A story that should concern all liberty loving Americans follows. May it inspire us to restore America's Constitution.

OKC officer pulls man over for anti-Obama sign on vehicle
From The Enid News and Eagle
By Bridget Nash

An Oklahoma City police officer wrongly pulled over a man last week and confiscated an anti-President Barack Obama sign the man had on his vehicle.

The officer misinterpreted the sign as threatening, said Capt. Steve McCool, of the Oklahoma City Police Department, and took the sign, which read “Abort Obama, not the unborn.”

Chip Harrison said he was driving to work when a police car followed him for several miles and then signaled for him to pull over.

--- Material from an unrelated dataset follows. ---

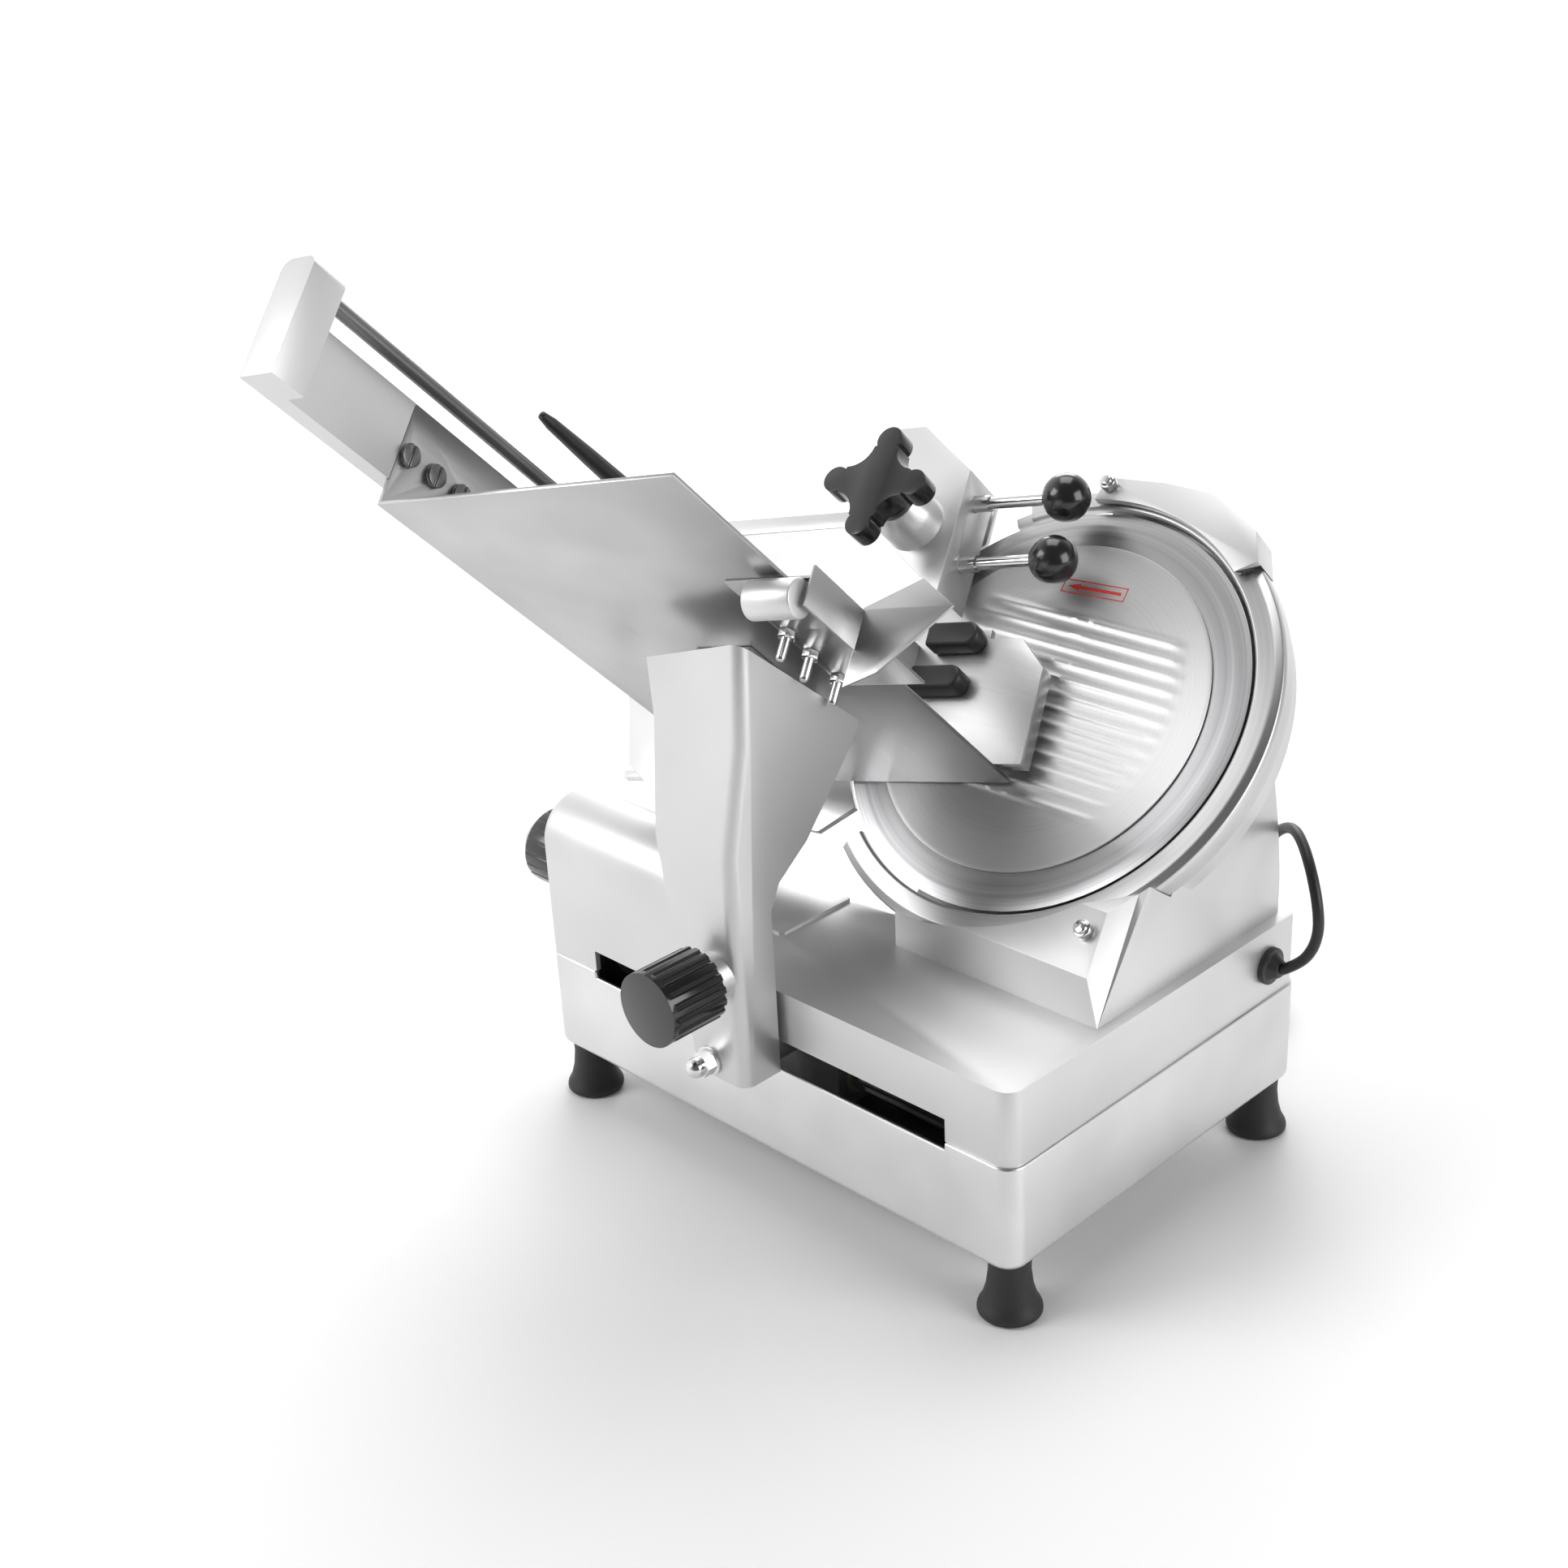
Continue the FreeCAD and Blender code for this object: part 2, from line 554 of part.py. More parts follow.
def guide_track():
    """Flat track for the roller, with the two end plates that also hold the rail."""
    track = box(-206, 206, -46, -26, TRACK_TOP_Z - 12, TRACK_TOP_Z)
    ends = [box(x, x + 6.9, RAIL_Y - 18, -22, FOOT_HEIGHT + WALL + 0.1, RAIL_Z + 18) for x in (-212.9, 206)]
    rod_lug = on_blade(box(-258, -221, -255, -235, -58, -42).cut(guide_rod_solid(GUIDE_ROD_RADIUS + 0.02)))
    return track, ends[0].fuse(rod_lug), ends[1]


def guide_roller():
    centre_z = TRACK_TOP_Z + 0.3 + ROLLER_RADIUS
    return rod(ROLLER_RADIUS, V(0, -42, centre_z), V(0, -30, centre_z)).cut(
        rod(4 + RUN_FIT, V(0, -50, centre_z), V(0, -20, centre_z)))


def carriage_block():
    """Casting that slides on the rail and reaches out through the front slot."""
    centre_z = TRACK_TOP_Z + 0.3 + ROLLER_RADIUS
    block = box(-38, 38, RAIL_Y - 22, RAIL_Y + 22, RAIL_Z - 20, RAIL_Z + 20)
    neck = box(-16, 16, RAIL_Y - 22, RAIL_Y - 4, RAIL_Z + 10, 132)
    bridge = box(-16, 16, ARM_BACK_Y, RAIL_Y - 4, SLOT_Z0 + 2, 132)
    tail = box(-14, 14, RAIL_Y + 20, -44, centre_z - 9, centre_z + 9)
    axle = rod(4, V(0, -46, centre_z), V(0, -28, centre_z))
    body = block.fuse([neck, bridge, tail, axle])
    body = body.cut(rod(14, V(-50, RAIL_Y, RAIL_Z), V(50, RAIL_Y, RAIL_Z)))
    return body.cut(rod(4.2, ARM_BOLT_AT + V(0, ARM_BACK_Y - 1, 0), ARM_BOLT_AT + V(0, ARM_BACK_Y + 30, 0)))


def carriage_bushings():
    return [rod(13.98, V(x, RAIL_Y, RAIL_Z), V(x + 18, RAIL_Y, RAIL_Z)).cut(
        rod(RAIL_RADIUS + RUN_FIT, V(x - 1, RAIL_Y, RAIL_Z), V(x + 19, RAIL_Y, RAIL_Z))) for x in (-38, 20)]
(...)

“I pulled over, knowing I hadn’t done anything wrong,” Harrison said in a recent phone interview.

When the officer asked Harrison if he knew why he had been pulled over, Harrison said he did not.

“They said, ‘It’s because of the sign in your window,’” Harrison said.

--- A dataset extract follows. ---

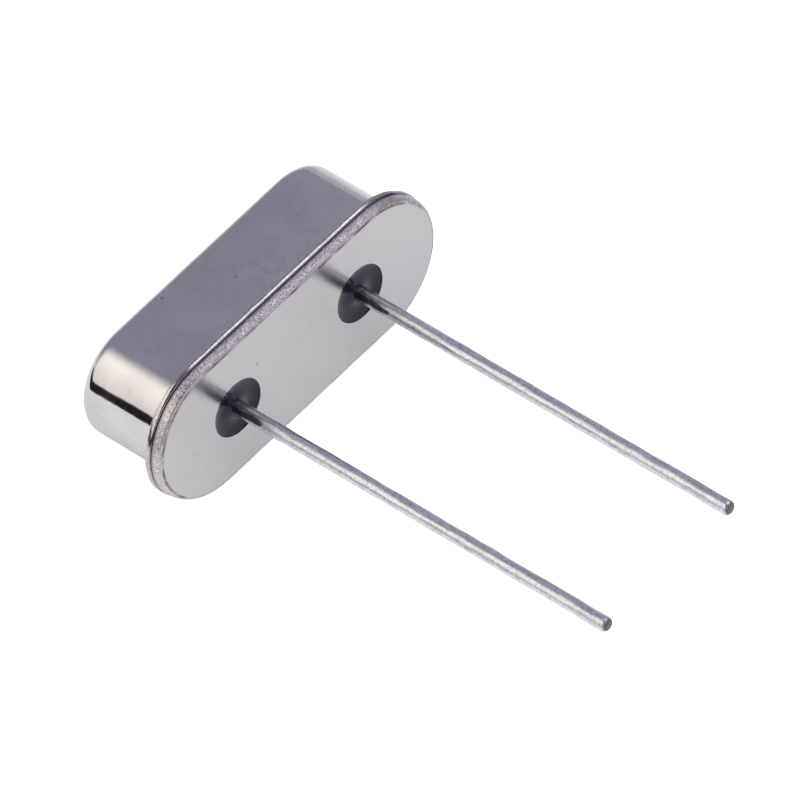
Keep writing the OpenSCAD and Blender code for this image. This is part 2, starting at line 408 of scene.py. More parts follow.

“It’s not meant to be a threat, it’s a statement about abortion,” Harrison said.

He said he disagrees with the president’s position on abortion.

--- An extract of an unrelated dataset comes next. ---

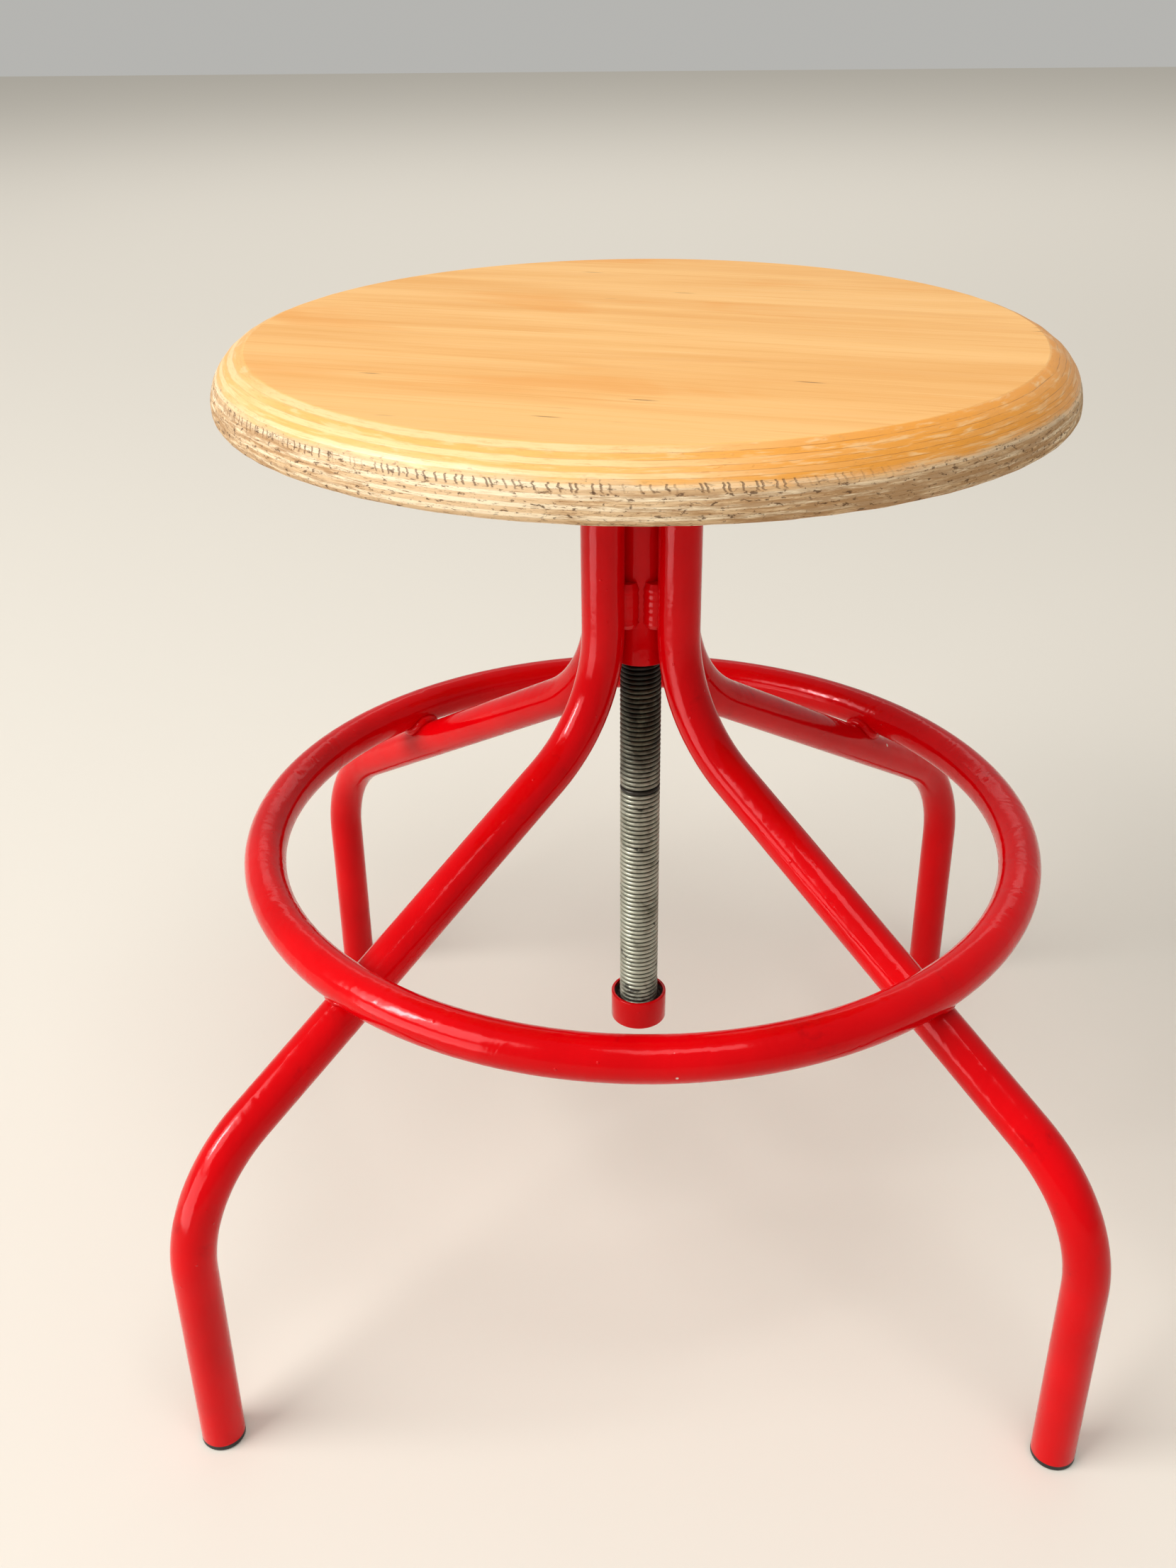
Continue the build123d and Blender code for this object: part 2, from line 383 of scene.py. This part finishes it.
def plywood():
    """Varnished veneer on top; plies round the edge, worn pale and dirty lower down; bare below."""
    wood = Finish("varnished_ply", Specular_IOR_Level=0.24)
    x, y, z = wood.parts()
    fine = wood.noise(9.0, 6.0, 0.62, 0.6, wood.stretch(1.3, 64.0, 8.0, GRAIN_TURN))
    top, fleck = veneer(wood, fine)
    edge, dullness, hollows = ply_edge(wood, x, y, z)
    under = wood.mix(wood.ease(fine, 0.4, 0.7), rgb(206, 168, 122), rgb(180, 138, 92))
    on_top = wood.ease(z, SEAT_TOP - 0.30 * MM, SEAT_TOP - 0.05 * MM)
    below = wood.ease(z, SEAT_UNDER + 0.10 * MM, SEAT_UNDER + 0.35 * MM, 1.0, 0.0)
    wood.colour(wood.mix(below, wood.mix(on_top, edge, top), under))
    shine = wood.ease(fine, 0.3, 0.7, 0.36, 0.46)
    wood.rough(wood.add("ShaderNodeMix", {0: on_top, 2: dullness, 3: shine}).outputs[0])
    hollows = wood.calc("MULTIPLY", hollows, wood.calc("SUBTRACT", 1.0, on_top))
    wood.bump((fine, 0.04 * MM), (fleck, -0.2 * MM), (hollows, -0.35 * MM))
    return wood.material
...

“I asked the officer, ‘Do you know what abort means?’” Harrison said. “He said, ‘Yeah, it means to kill.’ I said, ‘No, it means to remove or terminate.’”

Harrison said his sign was to be interpreted as saying something like: Remove Obama from office, not unborn babies from the womb.

The officers confiscated Harrison’s sign and gave him a slip of paper that stated he was part of an investigation.

Harrison said he later received a call from a person who said he was a lieutenant supervisor for the Internal Investigations Department and wanted to know his location and return his sign to him.

According to Harrison, the supervisor said the Secret Service had been contacted on the matter and had told them the sign was not a threat to the president.

Harrison was asked if he would like to file a complaint. He said he was not sure but would take the paperwork, just in case.

But his run-in with the law wasn’t over yet.

“The Secret Service called and said they were at my house,” Harrison said.

After talking to his attorney, Harrison went home where he met the Secret Service.

“When I was on my way there, the Secret Service called me and said they weren’t going to ransack my house or anything ... they just wanted to (walk through the house) and make sure I wasn’t a part of any hate groups.”

Harrison said he invited the Secret Service agents into the house and they were “very cordial.”

“We walked through the house and my wife and 2-year-old were in the house,” Harrison said.

He said they interviewed him for about 30 minutes and then left, not finding any evidence Harrison was a threat to the president.

“I’m still in contact with a lawyer right now,” Harrison said. “I don’t know what I’m going to do.”

Harrison said he feels his First Amendment rights were violated.

McCool said the officer who pulled over Harrison misinterpreted the sign.

“We had an officer that his interpretation of the sign was different than what was meant,” McCool said. “You’ve got an officer who had a different thought on what the word ‘abort’ meant.”

McCool said the sign basically meant Obama should be impeached and it was not a threat.

“(The officer) shouldn’t have taken the sign,” McCool said. “That was (Harrison’s) First Amendment right to voice his concern.”

McCool said although the sign should not have been confiscated, the situation was made right in the end.

“We always try to do the right thing and in the end we believe we did the right thing by returning the sign,” McCool said.

Enid Police Department Capt. Dean Grassino said such an incident most likely would not have occurred in Enid.

“We wouldn’t pull over anybody for a bumper sticker or a sign like that unless it was a safety issue,” he said.

Grassino said a safety issue would be a sign that obstructs the view of the driver.

“We wouldn’t do it based on the views of the bumper sticker or sign,” Grassino said.

If a sign was undoubtedly a threat to the president, Grassino said it is not within the jurisdiction of the city police to handle that and the FBI or the Secret Service would be called before any action was taken.